Ahead of kick-off, the 51,700 in attendance fell silent in memory of former Ireland and Lions captain Tom Kiernan, who died on Thursday at the age of 83.
Diminished Wales had a decent share of the crowd but had travelled across the Irish Sea with a lengthy absentee list, which included the most-recent Lions skipper Alun Wyn Jones.
The loss of almost 700 caps of experience was apparent from the outset.
Debutant Mack Hansen – the sole newcomer in a fairly-settled Ireland starting XV – made an instant impact to instigate the third-minute opener.
After accelerating clear to start the initial move, the United Rugby Championship’s leading try scorer teed up Connacht team-mate Aki to dive over unchallenged in the left corner.
Wayne Pivac’s visitors upset the odds to win a 28th championship in 2021 but struggled to gain a foothold in the game.

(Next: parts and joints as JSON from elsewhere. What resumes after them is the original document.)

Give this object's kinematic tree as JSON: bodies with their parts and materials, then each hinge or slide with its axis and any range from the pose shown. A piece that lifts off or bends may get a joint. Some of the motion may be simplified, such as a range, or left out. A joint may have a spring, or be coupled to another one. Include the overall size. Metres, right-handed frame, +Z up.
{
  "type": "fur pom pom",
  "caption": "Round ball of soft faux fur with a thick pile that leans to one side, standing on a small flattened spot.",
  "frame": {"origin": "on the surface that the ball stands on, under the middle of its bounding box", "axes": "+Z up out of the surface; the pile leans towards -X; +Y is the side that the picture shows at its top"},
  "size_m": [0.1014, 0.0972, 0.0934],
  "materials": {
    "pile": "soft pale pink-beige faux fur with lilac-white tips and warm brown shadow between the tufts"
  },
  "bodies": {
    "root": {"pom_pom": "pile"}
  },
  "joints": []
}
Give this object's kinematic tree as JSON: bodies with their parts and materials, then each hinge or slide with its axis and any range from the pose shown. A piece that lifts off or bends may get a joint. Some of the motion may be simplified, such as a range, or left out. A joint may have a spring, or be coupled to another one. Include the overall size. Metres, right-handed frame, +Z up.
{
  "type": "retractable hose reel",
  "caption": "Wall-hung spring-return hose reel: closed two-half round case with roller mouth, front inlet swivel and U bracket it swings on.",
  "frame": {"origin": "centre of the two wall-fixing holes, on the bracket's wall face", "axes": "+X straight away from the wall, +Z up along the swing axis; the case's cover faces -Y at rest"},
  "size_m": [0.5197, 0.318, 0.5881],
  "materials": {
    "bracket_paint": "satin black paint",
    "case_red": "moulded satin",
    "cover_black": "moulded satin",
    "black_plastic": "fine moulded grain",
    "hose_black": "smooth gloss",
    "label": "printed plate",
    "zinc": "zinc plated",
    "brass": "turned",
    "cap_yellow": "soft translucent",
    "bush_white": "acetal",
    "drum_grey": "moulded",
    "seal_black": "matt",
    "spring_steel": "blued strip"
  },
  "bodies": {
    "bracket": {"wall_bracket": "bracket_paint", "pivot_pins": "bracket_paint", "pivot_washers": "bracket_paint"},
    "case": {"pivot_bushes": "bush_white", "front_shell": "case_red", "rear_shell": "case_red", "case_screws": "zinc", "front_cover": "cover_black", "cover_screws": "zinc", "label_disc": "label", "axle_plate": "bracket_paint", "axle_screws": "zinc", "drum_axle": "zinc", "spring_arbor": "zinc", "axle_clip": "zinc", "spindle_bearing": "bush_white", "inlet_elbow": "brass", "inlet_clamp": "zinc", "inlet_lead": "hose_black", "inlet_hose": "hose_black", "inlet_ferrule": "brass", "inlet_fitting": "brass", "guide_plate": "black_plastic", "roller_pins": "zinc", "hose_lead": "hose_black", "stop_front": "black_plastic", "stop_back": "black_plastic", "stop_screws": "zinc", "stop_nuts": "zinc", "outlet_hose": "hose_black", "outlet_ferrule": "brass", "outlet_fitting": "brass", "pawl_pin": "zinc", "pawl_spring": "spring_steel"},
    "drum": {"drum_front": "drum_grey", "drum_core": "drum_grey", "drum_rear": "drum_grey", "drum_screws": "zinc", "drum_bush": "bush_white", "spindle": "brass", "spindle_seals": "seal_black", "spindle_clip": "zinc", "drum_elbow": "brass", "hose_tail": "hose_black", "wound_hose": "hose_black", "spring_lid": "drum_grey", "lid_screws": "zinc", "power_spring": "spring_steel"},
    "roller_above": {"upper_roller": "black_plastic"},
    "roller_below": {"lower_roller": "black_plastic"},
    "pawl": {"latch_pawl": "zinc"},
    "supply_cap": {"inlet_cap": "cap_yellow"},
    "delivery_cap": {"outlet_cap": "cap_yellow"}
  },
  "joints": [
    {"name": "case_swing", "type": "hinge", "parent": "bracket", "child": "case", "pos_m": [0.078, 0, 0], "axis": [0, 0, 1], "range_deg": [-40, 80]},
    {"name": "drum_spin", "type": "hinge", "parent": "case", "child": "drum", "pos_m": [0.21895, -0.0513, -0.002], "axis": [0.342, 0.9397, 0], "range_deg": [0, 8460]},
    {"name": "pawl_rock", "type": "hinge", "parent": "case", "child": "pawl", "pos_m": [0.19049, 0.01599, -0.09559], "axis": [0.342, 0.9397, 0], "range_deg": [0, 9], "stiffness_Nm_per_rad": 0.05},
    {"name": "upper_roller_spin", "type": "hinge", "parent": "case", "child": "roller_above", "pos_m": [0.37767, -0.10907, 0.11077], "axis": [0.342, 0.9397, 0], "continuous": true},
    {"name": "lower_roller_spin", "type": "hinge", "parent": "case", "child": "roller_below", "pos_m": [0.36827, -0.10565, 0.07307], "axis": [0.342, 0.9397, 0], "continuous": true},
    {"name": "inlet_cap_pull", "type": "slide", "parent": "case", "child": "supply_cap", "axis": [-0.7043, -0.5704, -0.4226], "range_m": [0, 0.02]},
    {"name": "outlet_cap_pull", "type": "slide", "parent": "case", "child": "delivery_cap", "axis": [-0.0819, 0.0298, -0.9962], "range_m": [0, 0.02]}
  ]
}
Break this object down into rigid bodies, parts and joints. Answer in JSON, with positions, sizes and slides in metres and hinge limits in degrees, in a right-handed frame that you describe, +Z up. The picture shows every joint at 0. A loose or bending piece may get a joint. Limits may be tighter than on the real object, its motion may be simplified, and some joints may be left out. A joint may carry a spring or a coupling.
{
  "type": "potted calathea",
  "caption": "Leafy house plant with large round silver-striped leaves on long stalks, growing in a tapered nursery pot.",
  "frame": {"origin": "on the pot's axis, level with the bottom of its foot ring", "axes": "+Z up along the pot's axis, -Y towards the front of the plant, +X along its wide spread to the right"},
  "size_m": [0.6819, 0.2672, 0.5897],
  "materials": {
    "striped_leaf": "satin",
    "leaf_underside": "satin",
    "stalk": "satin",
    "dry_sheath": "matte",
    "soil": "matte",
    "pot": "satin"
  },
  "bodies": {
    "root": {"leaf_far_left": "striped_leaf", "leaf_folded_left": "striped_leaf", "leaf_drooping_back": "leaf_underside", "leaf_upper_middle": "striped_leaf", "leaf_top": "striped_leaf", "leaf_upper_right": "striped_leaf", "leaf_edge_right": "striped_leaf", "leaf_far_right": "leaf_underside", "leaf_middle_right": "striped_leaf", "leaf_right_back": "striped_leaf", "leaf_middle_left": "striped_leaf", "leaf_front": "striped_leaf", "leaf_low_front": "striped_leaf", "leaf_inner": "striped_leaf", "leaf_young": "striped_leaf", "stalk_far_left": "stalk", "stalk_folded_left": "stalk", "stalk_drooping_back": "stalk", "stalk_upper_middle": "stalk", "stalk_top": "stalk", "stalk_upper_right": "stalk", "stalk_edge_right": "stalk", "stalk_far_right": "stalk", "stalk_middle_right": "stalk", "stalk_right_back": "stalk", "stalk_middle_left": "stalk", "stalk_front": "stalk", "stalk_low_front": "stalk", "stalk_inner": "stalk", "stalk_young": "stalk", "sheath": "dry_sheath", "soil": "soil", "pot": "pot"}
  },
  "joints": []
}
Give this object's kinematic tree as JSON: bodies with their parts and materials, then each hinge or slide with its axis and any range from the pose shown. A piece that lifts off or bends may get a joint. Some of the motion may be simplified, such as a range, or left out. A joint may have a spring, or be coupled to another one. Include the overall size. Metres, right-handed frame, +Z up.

Only some wayward kicking from fly-half Sexton, who converted Aki’s score before missing a couple of penalties in the testing conditions, prevented them falling further behind against commanding opposition.
Wales – captained by Dan Biggar for the first time – were 10-0 behind by the time they finally gained some meaningful territory after Ireland skipper Sexton made it third time lucky.
Yet they were unable to force a penalty during an opening period of relentlessly physical rugby and would have been grateful to still be in touching distance at the break.
The one-way traffic continued after the restart as Wales’ task rapidly became more difficult.
Quick ball deep inside the visitors’ 22 culminated in Sexton spraying a pass out to winger Conway, who held off a last-ditch tackle from stand-in Wales centre Josh Adams to scramble the ball over the line.
Sexton, who nailed the tricky conversion from the right flank, received on-field treatment minutes later following a hefty collision, which resulted in a yellow card for Adams.
Ireland swiftly made the most of their numerical advantage as Conway strolled in for his second to put the result beyond doubt, with Sexton maintaining his perfect conversion record.
Wales were in damage limitation mode but powerless to resist a home side in full flow.
Ringrose stretched the lead in the 60th minute with arguably the try of the game, weaving beyond a series of red jerseys to gleefully dot down.
Wales eased their embarrassment slightly with around five minutes to go as Dragons flanker Basham pounced on a loose ball to charge under the posts, with Callum Sheedy adding the simple conversion.
But the day undoubtedly belonged to Ireland as their emphatic victory avenged defeat in Cardiff in last year’s opener.
The impressive progress of Farrell’s men will be severely tested during next weekend’s trip to pre-tournament favourites France, while the Welsh will look for a response at home to Scotland.